L'avant-propos de la Comédie humaine (3)

 

   La loi de l’écrivain, ce qui le fait tel, ce qui, je ne crains pas de le dire, le rend égal et peut-être supérieur à l’homme d’état, est une décision quelconque sur les choses humaines, un dévouement absolu à des principes. Machiavel, Hobbes, Bossuet, Leibnitz, Kant, Montesquieu sont la science que les hommes d’état appliquent. « Un écrivain doit avoir en morale et en politique des opinions arrêtées, il doit se regarder comme un instituteur des hommes ; car les hommes n’ont pas besoin de maîtres pour douter, » a dit Bonald.

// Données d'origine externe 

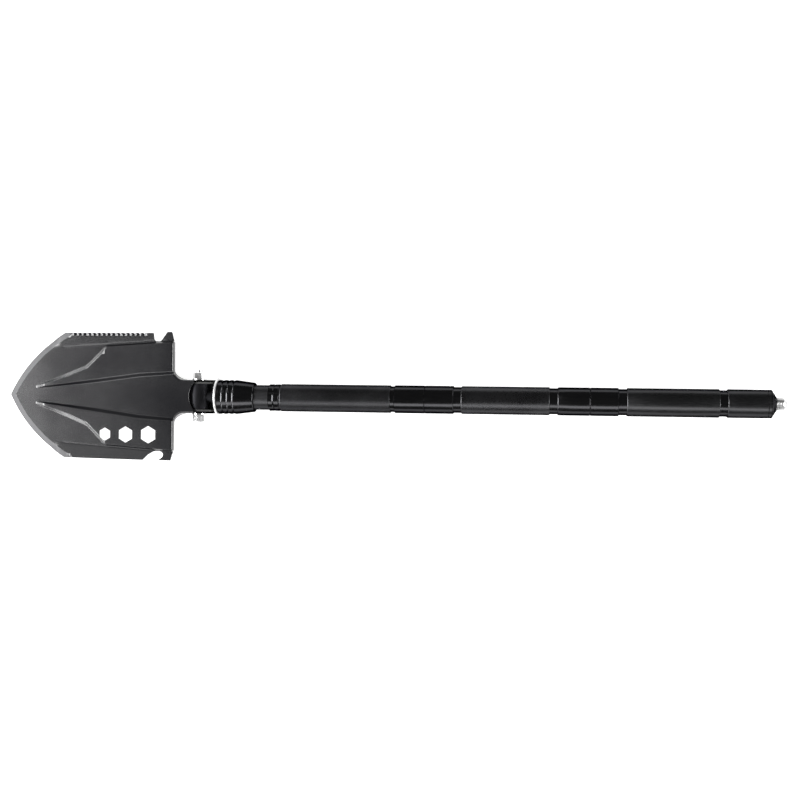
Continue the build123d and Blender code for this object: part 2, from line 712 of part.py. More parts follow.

J’ai pris de bonne heure pour règle ces grandes paroles, qui sont la loi de l’écrivain monarchique aussi bien que celle de l’écrivain démocratique. Aussi, quand on voudra m’opposer à moi-même, se trouvera-t-il qu’on aura mal interprété quelque ironie, ou bien l’on rétorquera mal à propos contre moi le discours d’un de mes personnages, manœuvre particulière aux calomniateurs. Quant au sens intime, à l’âme de cet ouvrage, voici les principes qui lui servent de base.

   L’homme n’est ni bon ni méchant, il naît avec des instincts et des aptitudes ; la Société, loin de le dépraver, comme l’a prétendu Rousseau, le perfectionne, le rend meilleur ; mais l’intérêt développe aussi ses penchants mauvais. Le christianisme, et surtout le catholicisme, étant, comme je l’ai dit dans le Médecin de Campagne, un système complet de répression des tendances dépravées de l’homme, est le plus grand élément d’Ordre Social.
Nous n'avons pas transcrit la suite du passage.